Repeat the material exactly, leaving nothing out.

--- Source material ---

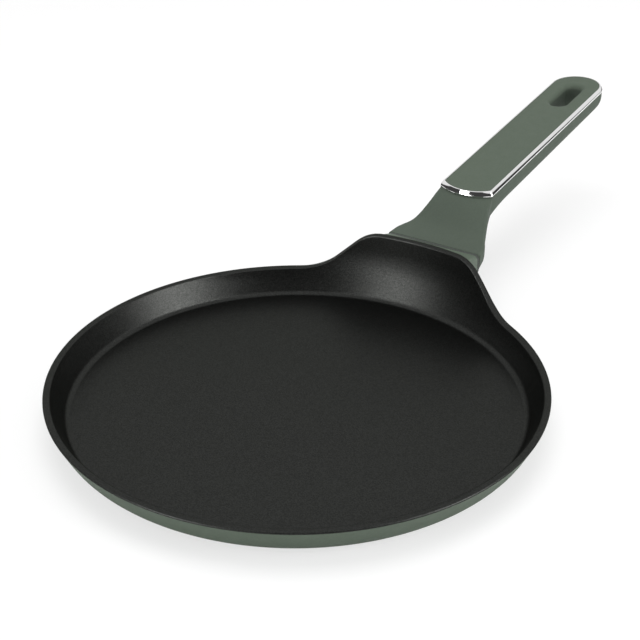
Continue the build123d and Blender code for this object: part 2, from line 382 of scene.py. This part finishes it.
def ring_faces(rows, columns, closed_rows=False):
    """Quads between rows of points, each row a closed ring."""
    faces = []
    for row in range(rows if closed_rows else rows - 1):
        here = row * columns
        above = (row + 1) % rows * columns
        for column in range(columns):
            side = (column + 1) % columns
            faces.append((here + column, here + side, above + side, above + column))
    return faces


def turned_to_face(mesh, outward):
    """Flips all faces of a mesh if the first one doesn't look the way outward says."""
    mesh.update()
    if mesh.polygons[0].normal.dot(Vector(outward)) < 0:
        mesh.flip_normals()
    return mesh


def closed_up(mesh):
    """Makes the face directions of a closed mesh point outwards."""
    work = bmesh.new()
    work.from_mesh(mesh)
    bmesh.ops.recalc_face_normals(work, faces=work.faces)
    work.to_mesh(mesh)
    work.free()
    return mesh


def thickened(mesh, thickness):
    """Gives an open sheet a thickness behind its face."""
    holder = bpy.data.objects.new(mesh.name + "_sheet", mesh)
    bpy.context.scene.collection.objects.link(holder)
    solidify = holder.modifiers.new("thickness", "SOLIDIFY")
    solidify.thickness = thickness
    solidify.offset = -1
    return applied(holder)


def applied(holder):
    """The mesh that an object's modifiers make. The object is removed."""
    graph = bpy.context.evaluated_depsgraph_get()
    mesh = bpy.data.meshes.new_from_object(holder.evaluated_get(graph))
    mesh.name = holder.name
    bpy.data.objects.remove(holder)
    return mesh


# Pan pieces
def turned(profile_at):
    """Vertices of a profile carried round the pan, one ring for each profile point."""
    azimuths = [2 * pi * step / turn_steps for step in range(turn_steps)]
    profiles = [profile_at(azimuth) for azimuth in azimuths]
    rows = len(profiles[0])
    vertices = [
        (profiles[step][row].x * cos(azimuth), profiles[step][row].x * sin(azimuth), profiles[step][row].y)
        for row in range(rows)
        for step, azimuth in enumerate(azimuths)
    ]
    return vertices, rows


def make_lining(material):
    vertices, rows = turned(lining_profile)
    faces = ring_faces(rows, turn_steps)
    faces.append(tuple(range(turn_steps))[::-1])
    sheet = turned_to_face(mesh_from("pan_lining", vertices, faces), (0, 0, 1))
    mesh = thickened(sheet, coat_thick)
    add_piece("pan_lining", mesh, material, ["nonstick_coating"])


def make_jacket(material):
    vertices, rows = turned(jacket_profile)
    sheet = turned_to_face(mesh_from("pan_jacket", vertices, ring_faces(rows, turn_steps)), (1, 0, 0))
    mesh = thickened(sheet, coat_thick)
    add_piece("pan_jacket", mesh, material, ["exterior_coating"])


# Rounded sections across the handle
def quarter_turn(y, z, radius, first, count):
    """Points of a corner round the centre (y, z), turning down from the angle first."""
    angles = [first - pi / 2 * step / count for step in range(count)]
    return [(y + radius * cos(angle), z + radius * sin(angle)) for angle in angles]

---

Output:
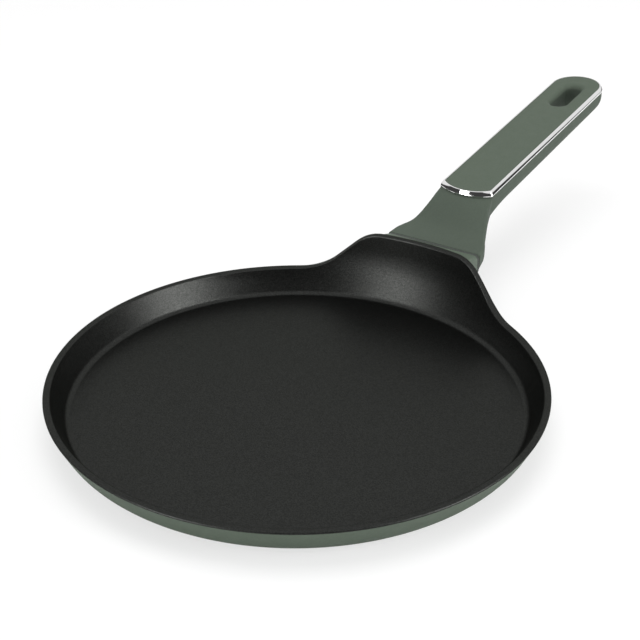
Continue the build123d and Blender code for this object: part 2, from line 382 of scene.py. This part finishes it.
def ring_faces(rows, columns, closed_rows=False):
    """Quads between rows of points, each row a closed ring."""
    faces = []
    for row in range(rows if closed_rows else rows - 1):
        here = row * columns
        above = (row + 1) % rows * columns
        for column in range(columns):
            side = (column + 1) % columns
            faces.append((here + column, here + side, above + side, above + column))
    return faces


def turned_to_face(mesh, outward):
    """Flips all faces of a mesh if the first one doesn't look the way outward says."""
    mesh.update()
    if mesh.polygons[0].normal.dot(Vector(outward)) < 0:
        mesh.flip_normals()
    return mesh


def closed_up(mesh):
    """Makes the face directions of a closed mesh point outwards."""
    work = bmesh.new()
    work.from_mesh(mesh)
    bmesh.ops.recalc_face_normals(work, faces=work.faces)
    work.to_mesh(mesh)
    work.free()
    return mesh


def thickened(mesh, thickness):
    """Gives an open sheet a thickness behind its face."""
    holder = bpy.data.objects.new(mesh.name + "_sheet", mesh)
    bpy.context.scene.collection.objects.link(holder)
    solidify = holder.modifiers.new("thickness", "SOLIDIFY")
    solidify.thickness = thickness
    solidify.offset = -1
    return applied(holder)


def applied(holder):
    """The mesh that an object's modifiers make. The object is removed."""
    graph = bpy.context.evaluated_depsgraph_get()
    mesh = bpy.data.meshes.new_from_object(holder.evaluated_get(graph))
    mesh.name = holder.name
    bpy.data.objects.remove(holder)
    return mesh


# Pan pieces
def turned(profile_at):
    """Vertices of a profile carried round the pan, one ring for each profile point."""
    azimuths = [2 * pi * step / turn_steps for step in range(turn_steps)]
    profiles = [profile_at(azimuth) for azimuth in azimuths]
    rows = len(profiles[0])
    vertices = [
        (profiles[step][row].x * cos(azimuth), profiles[step][row].x * sin(azimuth), profiles[step][row].y)
        for row in range(rows)
        for step, azimuth in enumerate(azimuths)
    ]
    return vertices, rows


def make_lining(material):
    vertices, rows = turned(lining_profile)
    faces = ring_faces(rows, turn_steps)
    faces.append(tuple(range(turn_steps))[::-1])
    sheet = turned_to_face(mesh_from("pan_lining", vertices, faces), (0, 0, 1))
    mesh = thickened(sheet, coat_thick)
    add_piece("pan_lining", mesh, material, ["nonstick_coating"])


def make_jacket(material):
    vertices, rows = turned(jacket_profile)
    sheet = turned_to_face(mesh_from("pan_jacket", vertices, ring_faces(rows, turn_steps)), (1, 0, 0))
    mesh = thickened(sheet, coat_thick)
    add_piece("pan_jacket", mesh, material, ["exterior_coating"])


# Rounded sections across the handle
def quarter_turn(y, z, radius, first, count):
    """Points of a corner round the centre (y, z), turning down from the angle first."""
    angles = [first - pi / 2 * step / count for step in range(count)]
    return [(y + radius * cos(angle), z + radius * sin(angle)) for angle in angles]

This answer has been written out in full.